I crossed the finish line in 6 hours, 14 minutes and 51 seconds, officially. The sense of accomplishment hit me quickly. I was tired, my entire body was sore and exhausted. Sweating from head to toe, I was chaffed, and my feet were killing me, especially my toes, but I was smiling!
I had fun out there, in a weird way, but dang that was so hard, especially the run. Yes, it took me a little longer than I wanted, but I am tickled to death with my results. Even with mechanical problems that slowed me down on my bike or the heat and exhaustion that were difficult to overcome on the run, I finished and I am happy.

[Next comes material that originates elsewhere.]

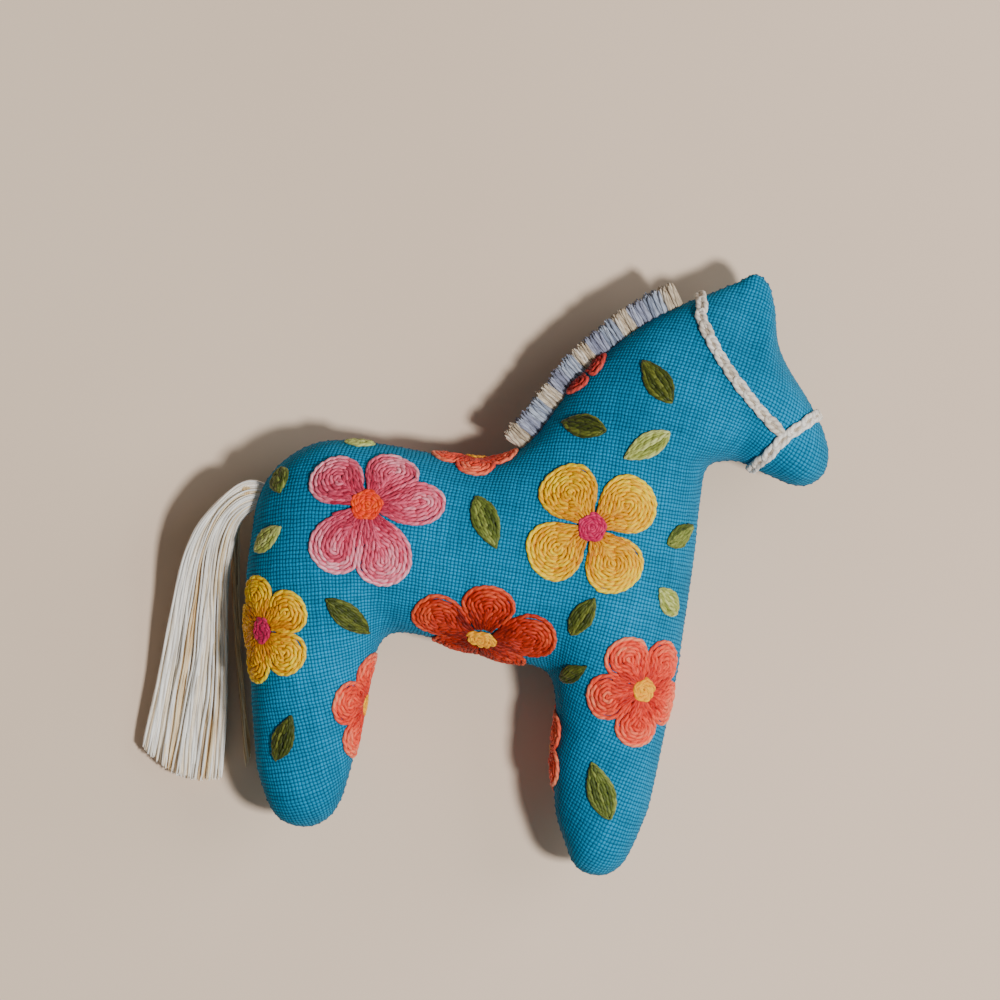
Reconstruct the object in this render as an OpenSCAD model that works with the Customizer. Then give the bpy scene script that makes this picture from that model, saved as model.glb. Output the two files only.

I am so thankful that I said, “why not,” when I first had the idea of completing an Ironman 70.3 roughly six months ago. Yes, the race was the hardest thing I have physically ever done, but I’m so glad I did it and I look forward to doing it again.
For the next few weeks, though, I am reducing my training schedule to spend more time with the people I love and who have encouraged and supported me on my Ironman journey. I plan to breathe a little deeper, relax a little, write and read more, cook some great meals and one of my favorite things, to just be. Why not be?
Do you have a goal or a challenge that you would like to take on or try to accomplish? If you are trying to decide whether to attempt it or not, ask yourself, “why not tri?” What do you have to lose?